Los dragones están dormidos. Y, en ese estado, detienen el tiempo. Refulgen las piezas de oro bajo sus garras y la noche no lo es hasta que despiertan por cualquier motivo. Con un ojo abierto y el otro cerrado escrutan el espacio oscuro de sus guaridas, olfatean las sombras, cambian de postura el vientre dolorido, desperezan las alas, comprueban que el príncipe que ha de matarles aún no ha llegado y, tranquilos y confiados entonces, duermen de nuevo un tiempo detenido.
Capote decía que no era capaz de vencer a sus dragones ni cuando estaban dormidos, que las pastillas que le recetó el nuevo psiquiatra le dejaban la boca pastosa y le provocaban temblor en las manos, que una de veinte era la noche que dormía bien y no tenía sueños en tres dimensiones, que prefería a la psiquiatra que le veía antes, la rubia que nunca me dijo tendrás que dejar de fumar.
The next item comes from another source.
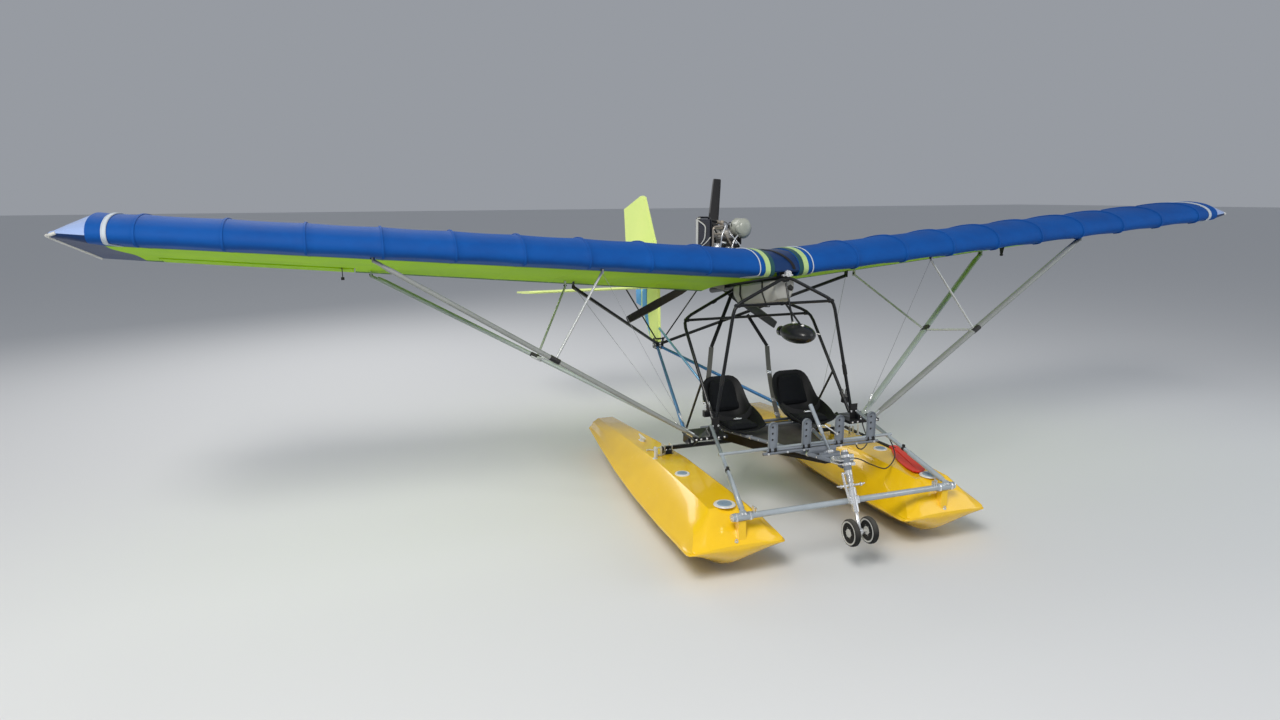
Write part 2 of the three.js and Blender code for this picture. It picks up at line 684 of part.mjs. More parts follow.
// Propeller: a hub with three black ground-adjustable blades behind the gearbox.
const blades = [0, 1, 2].map((i) => {
  const angle = ((PROP.turn + 120 * i) * Math.PI) / 180;
  const out = new THREE.Vector3(Math.cos(angle), 0, Math.sin(angle));
  const across = new THREE.Vector3(-Math.sin(angle), 0, Math.cos(angle));
  const fore = new THREE.Vector3(0, 1, 0);
  const stations = [
    { r: 40, chord: 40, thick: 34, pitch: 60 },
    { r: 140, chord: 56, thick: 30, pitch: 45 },
    { r: 300, chord: 104, thick: 18, pitch: 30 },
    { r: 600, chord: 92, thick: 11, pitch: 19 },
    { r: 860, chord: 66, thick: 7, pitch: 13 },
    { r: PROP.r, chord: 30, thick: 5, pitch: 12 },
  ];
  return loft(
    stations.map((t) => {
      const tilt = (t.pitch * Math.PI) / 180;
      const wide = across.clone().multiplyScalar(Math.cos(tilt)).addScaledVector(fore, Math.sin(tilt));
      const deep = across.clone().multiplyScalar(-Math.sin(tilt)).addScaledVector(fore, Math.cos(tilt));
      return [0, 1, 2, 3, 4, 5, 6, 7].map((k) => {
        const a = (k / 8) * Math.PI * 2;
        const q = out.clone().multiplyScalar(t.r).add(new THREE.Vector3(0, PROP.y, PROP.z));
        q.addScaledVector(wide, (Math.cos(a) * t.chord) / 2);
        q.addScaledVector(deep, (Math.sin(a) * t.thick) / 2);
        return q.toArray();
      });
    }),
  );
});
const hub = join(
  rod([0, 1446, PROP.z], [0, 1504, PROP.z], 66, 20),
  rod([0, 1504, PROP.z], [0, 1530, PROP.z], 30, 16),
  rod([0, 1405 + CLEAR, PROP.z], [0, 1446, PROP.z], 40, 16),
);
piece("propeller", join(hub, ...blades), "#131416", 0.35, 0.1);

// Wing struts: two oval struts on each side, from the cage foot to the spars, steadied by jury struts.
const STRUT_TOPS = {
  front: [STRUT_TOP_X, 55, wingZ(STRUT_TOP_X, 55, -88)],
  rear: [STRUT_TOP_X, 1300, wingZ(STRUT_TOP_X, 1300, -345)],
};
const JURY = {
  x: 1905,
  r: 10,
  front: [1495, 80, wingZ(1495, 80, -92)],
  rear: [1500, 1230, wingZ(1500, 1230, -342)],
};
const wingUnder = (s) => {
  const rings = [ribRing(fullSection, s, ROOT_GAP), ribRing(fullSection, s, HALF_SPAN)];
  return loft(rings.map((ring) => ring.map(([x, y, z]) => [x, y, z - CLEAR])));
};
// A tab that hangs from the wing at a point and holds the end of a tube.
function tab([x, y, z], s, length) {
  return box([s * (x - 5), y - length / 2, z - 14], [s * (x + 5), y + length / 2, z + 62]);
}

const strutOf = (foot, top, s, extra) => blade(flip(foot, s), flip(top, s), 30 + extra, 13 + extra);
for (const { name, s } of SIDES) {
  const seat = box([s * 555, 60 + CLEAR, 770], [s * (850 + CLEAR), -190 - CLEAR, 800 + CLEAR]);
  const front = [[STRUT_FOOT[0], STRUT_FOOT[1] + 22, STRUT_FOOT[2]], STRUT_TOPS.front];
  const rear = [[STRUT_FOOT[0], STRUT_FOOT[1] + 150, STRUT_FOOT[2]], STRUT_TOPS.rear];
  const t = (JURY.x - STRUT_FOOT[0]) / (STRUT_TOP_X - STRUT_FOOT[0]);
  const jury = join(
    rod(flip(mix(front[0], front[1], t), s), flip(JURY.front, s), JURY.r, 8),
    rod(flip(mix(rear[0], rear[1], t), s), flip(JURY.rear, s), JURY.r, 8),
    rod(flip(mix(front[0], front[1], t), s), flip(mix(rear[0], rear[1], t), s), JURY.r, 8),
    tab(JURY.front, s, 40),
    tab(JURY.rear, s, 40),
    ...[front, rear].map(([a, b]) => strutOf(mix(a, b, t - 0.014), mix(a, b, t + 0.014), s, 7)),
  );
  const wing = wingUnder(s);
  const frontStrut = join(strutOf(...front, s, 0), tab(front[1], s, 60));
  const rearStrut = join(strutOf(...rear, s, 0), tab(rear[1], s, 60));
  piece("wing_strut_front_" + name, cut(frontStrut, seat, wing), "#8b9197", 0.4, 0.7);
  piece("wing_strut_rear_" + name, cut(rearStrut, seat, wing), "#8f9d95", 0.4, 0.7);
  const juryCut = cut(jury, strutOf(...front, s, CLEAR), strutOf(...rear, s, CLEAR), wing);
  piece("jury_struts_" + name, juryCut, "#8b9197", 0.4, 0.7);
}

// Tail booms: two from the wing and two from the rear spreader, meeting at the tail fitting.
const tailFitting = box([-45, TAIL_Y - 60, 915], [45, TAIL_Y + 60, 1000]);
piece("tail_fitting", tailFitting, "#18191b", 0.5, 0.4);
const BOOMS = [
  {
    name: "upper",
    from: [1420, 1250, wingZ(1420, 1250, -345)],
    to: [20, 2840, 975],
    r: 17,
    colour: "#17181a",
  },
  { name: "lower", from: BOOM_LOW.from, to: BOOM_LOW.to, r: 17, colour: "#3f78ad" },
];
const CONTROL_TUBE = { from: [-107, 420, 562], to: [0, 2836, 1160], r: 13 };
const fittingRoom = box([-45 - CLEAR, TAIL_Y - 60 - CLEAR, 800], [45 + CLEAR, TAIL_Y + 60, 1100]);
const spreaderRoom = rod([-890, 420, 540], [890, 420, 540], 20 + CLEAR, 10);
for (const { name, s } of SIDES) {
  const wing = wingUnder(s);
  for (const b of BOOMS) {
    const boom = rod(flip(b.from, s), flip(b.to, s), b.r, 8);
    const held = b.name === "upper" ? join(boom, tab(b.from, s, 50)) : boom;
    const clear = cut(held, fittingRoom, spreaderRoom, wing);
    piece("tail_boom_" + b.name + "_" + name, clear, b.colour, 0.45, 0.4);
  }
}

// Control tube: a straight blue tube from the rear spreader to the foot of the fin.
const controlTube = rod(CONTROL_TUBE.from, CONTROL_TUBE.to, CONTROL_TUBE.r, 10);
const finEdge = box([-60, 2820 + 6 - CLEAR, 1080], [60, 2900, 1240]);
piece("control_tube", cut(controlTube, spreaderRoom, finEdge), "#7fb2dc", 0.45, 0.4);

// Nose gear: a steering fork that turns in the head of the floor frame, and twin wheels on one axle.
const AXLE = [0, -1200, 318];
const wheelRoom = rod([-130, AXLE[1], AXLE[2]], [130, AXLE[1], AXLE[2]], 9 + CLEAR, 16);
const fork = join(
  rod(along(-14), along(150), 13, 16),
  rod(along(-14), along(-CLEAR), 24, 16),
  rod(along(130 + CLEAR), along(165), 26, 16),
  rod(along(150), along(330), 17, 12),
  rod(along(300), along(430), 25, 16),
  rod(along(420), along(560), 15, 12),
  rod([-13, AXLE[1], AXLE[2]], [13, AXLE[1], AXLE[2]], 24, 16),
  rod(
    along(240).map((v, k) => v + [-75, 0, 0][k]),
    along(240).map((v, k) => v + [75, 0, 0][k]),
    8,
    8,
  ),
);
piece("nose_fork", cut(fork, wheelRoom), "#b7babc", 0.35, 0.8);
const wheels = join(
  rod([-98, AXLE[1], AXLE[2]], [98, AXLE[1], AXLE[2]], 9, 16),
  ...[-1, 1].map((s) => rod([s * 50, AXLE[1], AXLE[2]], [s * 98, AXLE[1], AXLE[2]], 98, 28)),
);
piece("nose_wheels", wheels, "#1b1b1c", 0.8, 0);

// Tail surfaces: fabric over tube frames, the fin standing on the tail fitting and the stabiliser through it.
const RUDDER_Y = 3400;
const ELEVATOR_Y = 3250;
const STAB = { half: 1510, front: 2600, slope: 0.11, z: 1662, thick: 14 };
const stabZ = (y) => STAB.z - (y - STAB.front) * STAB.slope;
const finOutline = [
  [2820, 1000 + CLEAR],
  [2845, 1600],
  [2950, 2120],
  [3300, 2640],
  [RUDDER_Y - 22, 2655],
  [RUDDER_Y - 22, 1330],
  [3110, 1000 + CLEAR],
];
const stabRing = (x, front, back, s, extra = 0) => [
  [s * x, front - extra, stabZ(front)],
  [s * x, front + 40, stabZ(front + 40) + STAB.thick + extra],
  [s * x, back + extra, stabZ(back) + STAB.thick + extra],
  [s * x, back + extra, stabZ(back) - STAB.thick - extra],
  [s * x, front + 40, stabZ(front + 40) - STAB.thick - extra],
];
const stabSlot = join(
  loft([-1, 1].map((s) => stabRing(80, STAB.front, ELEVATOR_Y - 18, s, CLEAR))),
  box([-60, ELEVATOR_Y - 30, stabZ(ELEVATOR_Y) - 16], [60, ELEVATOR_Y + 16, stabZ(ELEVATOR_Y) + 16]),
);
const rudderHinges = [1400, 1900, 2500];
const finLugs = rudderHinges.map((z) => {
  const tab = box([-7, RUDDER_Y - 30, z - 4], [7, RUDDER_Y, z + 4]);
  return join(rod([0, RUDDER_Y, z - 4], [0, RUDDER_Y, z + 4], 9, 12), tab);
});
const fin = cut(plate(finOutline, 0, 16), stabSlot);
piece("fin", join(fin, ...finLugs), "#a4dd2a", 0.7, 0);
const rudderOutline = [
  [RUDDER_Y - 12, 1340],
  [RUDDER_Y - 12, 2645],
  [RUDDER_Y + 40, 2650],
  [4060, 2490],
  [4010, 2100],
  [3640, 1530],
  [3560, 1420],
  [RUDDER_Y + 40, 1340],
];
const rudderSlots = rudderHinges.map((z) => box([-40, RUDDER_Y - 40, z - 4.3], [40, RUDDER_Y + 10, z + 4.3]));
const elevatorRoom = box([-60, 3000, stabZ(RUDDER_Y) - 28], [60, RUDDER_Y + 30, stabZ(RUDDER_Y) + 60]);
piece("rudder", cut(plate(rudderOutline, 0, 12), ...rudderSlots, elevatorRoom), "#a4dd2a", 0.7, 0);

// Stabiliser: one fixed surface through the slot of the fin, with hinge lugs for the elevator.
const stabHinges = [260, 860, 1400];
const stabParts = [
  loft([
    stabRing(STAB.half, 2760, ELEVATOR_Y - 18, -1),
    stabRing(STAB.half - 20, 2670, ELEVATOR_Y - 18, -1),
    stabRing(STAB.half - 100, 2620, ELEVATOR_Y - 18, -1),
    stabRing(0, STAB.front, ELEVATOR_Y - 18, 1),
    stabRing(STAB.half - 100, 2620, ELEVATOR_Y - 18, 1),
    stabRing(STAB.half - 20, 2670, ELEVATOR_Y - 18, 1),
    stabRing(STAB.half, 2760, ELEVATOR_Y - 18, 1),
  ]),
];
const lugZ = stabZ(ELEVATOR_Y);
const lugSlot = (s, x) =>
  box([s * (x - 4.3), ELEVATOR_Y - 40, lugZ - 40], [s * (x + 4.3), ELEVATOR_Y + 10, lugZ + 40]);
for (const { s } of SIDES) {
  for (const x of stabHinges) {
    stabParts.push(rod([s * (x - 4), ELEVATOR_Y, lugZ], [s * (x + 4), ELEVATOR_Y, lugZ], 9, 12));
    stabParts.push(box([s * (x - 4), ELEVATOR_Y - 26, lugZ - 6], [s * (x + 4), ELEVATOR_Y, lugZ + 6]));
  }
}
piece("stabiliser", join(...stabParts), "#a4dd2a", 0.7, 0);

// Stabiliser struts: a pair of thin tubes that meet at the foot of the fin.
const stabRoom = (s) =>
  loft([0, 900].map((x) => stabRing(x, STAB.front, ELEVATOR_Y - 18, s, CLEAR)));
const stabStruts = SIDES.map(({ s }) => {
  return cut(rod([s * 48, 2812, 1040], [s * 450, 2690, 1650], 8, 8), stabRoom(s));
});
const stabBolt = rod([-56, 2812.5, 1040], [56, 2812.5, 1040], 8);
piece("stabiliser_struts", join(stabBolt, ...stabStruts), "#17181a", 0.45, 0.3);

// Elevator: two halves on one torque tube, cut back in the middle so that the rudder can swing.
const elevatorParts = [rod([-400, ELEVATOR_Y, lugZ], [400, ELEVATOR_Y, lugZ], 9, 12)];
for (const { s } of SIDES) {
  const outline = [
    [75, ELEVATOR_Y],
    [75, ELEVATOR_Y + 40],
    [370, 3740],
    [1400, 3700],
    [1490, 3620],
    [1490, ELEVATOR_Y],
  ];
  const ring = (z) => outline.map(([x, y]) => [s * x, y, stabZ(y) + z]);
  const half = loft([ring(-10), ring(10)]);
  const slots = stabHinges.map((x) => lugSlot(s, x));
  const cutHalf = cut(half, ...slots);
  elevatorParts.push(cutHalf);
}
const elevatorSlots = SIDES.flatMap(({ s }) => stabHinges.map((x) => lugSlot(s, x)));
piece("elevator", cut(join(...elevatorParts), ...elevatorSlots), "#a4dd2a", 0.7, 0);

export default group;
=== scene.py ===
import math

import bmesh
import bpy
from mathutils import Euler, Matrix, Vector


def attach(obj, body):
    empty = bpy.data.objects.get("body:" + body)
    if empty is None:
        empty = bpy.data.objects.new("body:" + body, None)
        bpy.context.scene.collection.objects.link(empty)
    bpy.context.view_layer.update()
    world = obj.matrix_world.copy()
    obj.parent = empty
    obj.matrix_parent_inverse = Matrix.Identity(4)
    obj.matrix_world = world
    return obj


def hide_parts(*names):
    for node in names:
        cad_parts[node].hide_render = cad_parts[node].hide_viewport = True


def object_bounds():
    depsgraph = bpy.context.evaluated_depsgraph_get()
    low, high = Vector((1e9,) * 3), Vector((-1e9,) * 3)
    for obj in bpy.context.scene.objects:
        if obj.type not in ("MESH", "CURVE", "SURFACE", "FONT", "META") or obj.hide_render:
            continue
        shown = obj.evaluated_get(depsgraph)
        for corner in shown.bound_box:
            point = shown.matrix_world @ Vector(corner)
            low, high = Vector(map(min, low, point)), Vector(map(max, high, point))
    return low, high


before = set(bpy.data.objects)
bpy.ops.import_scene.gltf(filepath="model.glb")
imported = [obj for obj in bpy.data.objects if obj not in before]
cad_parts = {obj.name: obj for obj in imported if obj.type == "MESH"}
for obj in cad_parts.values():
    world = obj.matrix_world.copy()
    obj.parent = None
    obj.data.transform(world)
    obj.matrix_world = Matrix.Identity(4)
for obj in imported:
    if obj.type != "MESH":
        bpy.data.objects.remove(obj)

cad_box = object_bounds()

# The view: low on the water side, ahead of the nose and to starboard, level with the wing.
# Points are given as x to port, y aft of the wing's nose and z above the keels, in metres.
MIDDLE_Y = 1.381


def at(x, y, z):
    return Vector((x, y - MIDDLE_Y, z))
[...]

Y no pienso hacerlo, porque sólo así consigo que esos putos dragones se guarden el fuego dentro.
Capote entraba en la consulta, decía buenos días, médico, se quitaba la americana de pana negra y la colgaba con cuidado en el respaldo de la silla. Se sentaba, cruzaba la pierna derecha sobre la izquierda y mirándote a los ojos decía, médico, hoy quisiera hablarle de dragones.